Looking “beyond the passion and myth,” this BBC long-read tells the famous story of the Welsh-speaking village of Capel Celyn — famously drowned to provide drinking water for Liverpool nearly 60 years ago — through the eyes of Betsan Powys, a journalist who grew up with the tale. For a Welsh perspective, she writes, losing a decade-long battle to save the village was “proof of Wales' political impotence, always out-voted and out-muscled by its more powerful neighbour.” From Liverpool’s POV, however, it's a different story; more water was seen as a necessity to improve poor housing conditions and thousands of people would benefit from the relocation of a few hundred. A controversial topic six decades on.

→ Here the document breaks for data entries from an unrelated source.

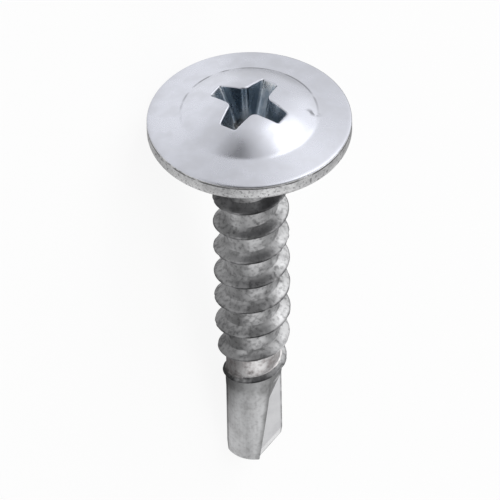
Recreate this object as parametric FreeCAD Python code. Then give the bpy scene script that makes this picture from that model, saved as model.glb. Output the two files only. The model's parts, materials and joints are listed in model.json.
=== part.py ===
"""A wafer head self drilling screw with a cross recess, lying as it comes to rest.

The screw is one cold headed and thread rolled piece of steel. It is built upright first: the bearing
face under the head is at z = 0, the head is above it and the shank below it. Angles about the axis are
counted from +X towards +Y. The finished screw is then laid on its side, where it rests on the rim of
the flange and on both edges of one flute, with the head towards -X and the floor at z = 0.
"""
import FreeCAD, Part
import math
import os

from FreeCAD import Vector

# Head: a thin round flange with a low dome in its middle.
head_diameter = 11.2
head_height = 2.4
dome_diameter = 7.5
flange_thickness = 0.96
flange_slope = 13.0
rim_lower_radius = 0.3
rim_upper_radius = 0.12

# Cross recess, size 2, pressed into the dome.
recess_span = 4.4
recess_depth = 2.6
wing_tip_width = 0.95
wing_flare = 8.0
wing_end_slope = 26.5
recess_draft = 4.0
recess_corner_radius = 0.4
recess_floor_slope = 30.0
recess_turn = 57.0

# Shank and thread. The length is from the bearing face to the tip of the point.
screw_length = 24.1
root_diameter = 3.0
neck_fillet_radius = 0.6
thread_diameter = 4.2
thread_pitch = 1.81
thread_flank_angle = 60.0
thread_crest_width = 0.08
thread_start = 1.0
thread_run_in = 1.2
thread_run_out = 5.4
thread_turn = 13.0

# Drill point: two lands, two flutes and a blunt cone.
drill_diameter = 3.2
drill_length = 6.1
drill_shoulder = 1.3
point_angle = 96.0
web_thickness = 0.5
flute_length = 7.34
flute_turn = -63.0
flute_heel_offset = 0.51
flute_heel_lean = 8.3
flute_exit_slope = 64.6
flute_exit_ramp = 70.8
lip_facet_width = 0.45
lip_facet_angle = 20.0

# Step, in degrees, of the search for the side that faces down when the screw lies.
resting_step = 0.05

# Room by which a cutting tool or a merged solid reaches past the surface that it meets.
reach = 1.0
thread_sink = 0.35
crest_sink = 0.03

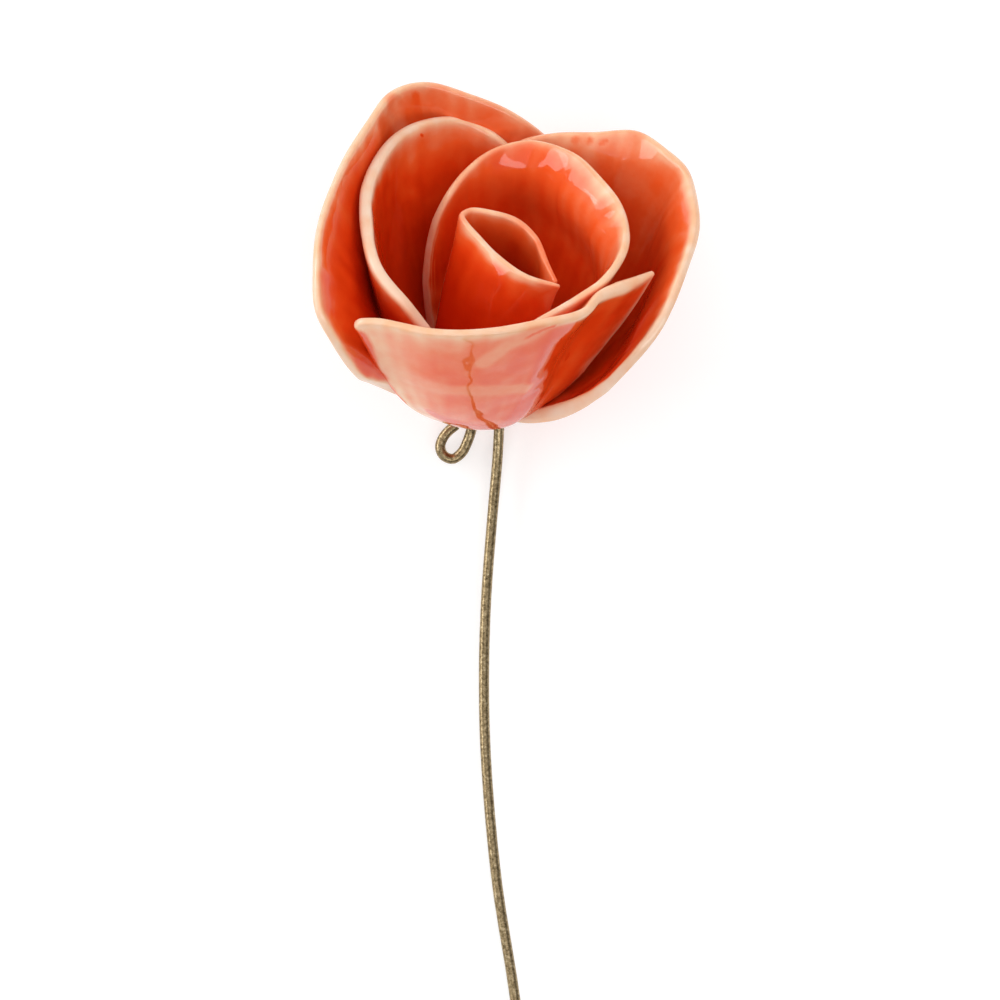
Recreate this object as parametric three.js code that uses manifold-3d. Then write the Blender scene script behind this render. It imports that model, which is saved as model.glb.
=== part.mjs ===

And one for the art aficionados. The London Review of Books takes you on a tour of the Turner Prize nominees, a few weeks before their artwork leaves Liverpool’s docks; from winner Veronica Ryan’s not-quite-outsider art to Ignrid Pollard’s deft compositions, placing “images, objects and bodies in uneasy relation”. The Turner has been subject to criticism in recent years, with one nominee in 2021 saying artists of colour had been under-represented and a push to abolish the upper-age limit for artists (which occurred this time around). The fact that both Ryan and Pollard are women in their sixties, associated with the British Black Arts Movement of the 1980s, tells a story of reform in itself.
Photo of the week
Greatie Market in the 90s. Back before it was hustled off to Dryden Street while Great Homer Street got a retail park and a 24-hour McDonalds. Photo by the brilliant Tom Wood.
Letters from readers
For a long time now Labour has ruled Liverpool without a real threat. The clique at the top are old hands who trust each other, support each other, cover for each other and huddle together when attacked. It’s not sinister, it’s not ‘Left’ or ‘Right’, it’s just human nature. It would be good if they could recognise the problem and allow some new blood in. Let us hope they do, ‘Maria Toolan: Why I quit Labour’, Mick Kelly
I thoroughly enjoyed reading this article, Leo. As a young child (I’m now 64!) my father used to tell this story to my brother and I, dwelling often on the facts of Wallace “creating” his alibi by speaking to so many people about Menlove Gardens East. Your article has brought back both my childhood and my Dad…..Thank you! ‘Chess, prank calls and murder: who really killed Julia Wallace?’, Jane Tyndall
Maybe Peel Ports can go to their banker backers and ask for some cash to develop non road alternatives in the same way they financed their cranes and dredging at Seaforth before the necessary infrastructure was in place to cope with their destructive expansion.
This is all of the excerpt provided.